Clients, he said, have been asked by police to pose for evidentiary photos while wearing full-face respirators, helmets and masks, even if those items did not belong to them - potentially to implicate a person as having participated in a protest.

"There is no legal basis for the police to ask them to do such things," Chan said. "We have complained in open court (about this practice) a few times." 

Others complain, too, that police have widened their dragnet to arrest not only violent protesters but human rights observers, journalists, medics and others, in contravention of international standards. Last month, 24 human rights organizations including Amnesty International wrote to Lam, imploring authorities to cease investigations into human rights observers arrested in recent months. 

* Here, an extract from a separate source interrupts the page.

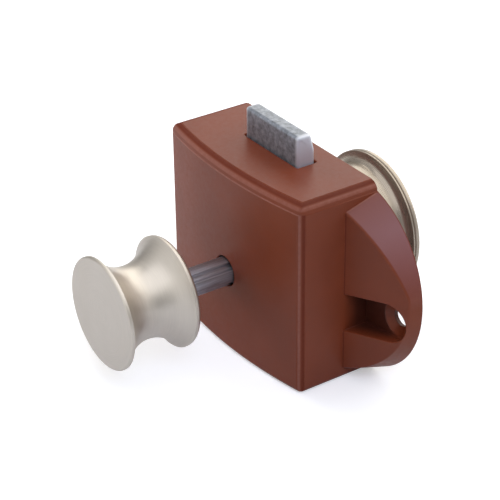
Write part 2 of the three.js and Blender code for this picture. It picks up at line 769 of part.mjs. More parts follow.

"Obviously they've changed their strategy," Icarus Wong, founder of Civil Rights Observer, said of the police, who detained three of his monitors Jan. 1. "They've made it very clear that they don't consider anyone who is at a protest to be innocent of wrongdoing." 

Other protesters and civil observers said the strategy of mass arrests had made them less willing to take to the streets.

"It is like a yellow card in a football match," said Chung, the district councilor. "It almost feels like these arrests are pre-emptive, to make you behave yourself and stop you from coming out again." 

Chan, the student journalist, has grown tired of documenting clashes and is seeking other ways to support pro-democracy causes. 

"Even if I want to reject the idea, and pretend that I am not scared after my arrest, the simple truth is that (the police strategy) really works," he said.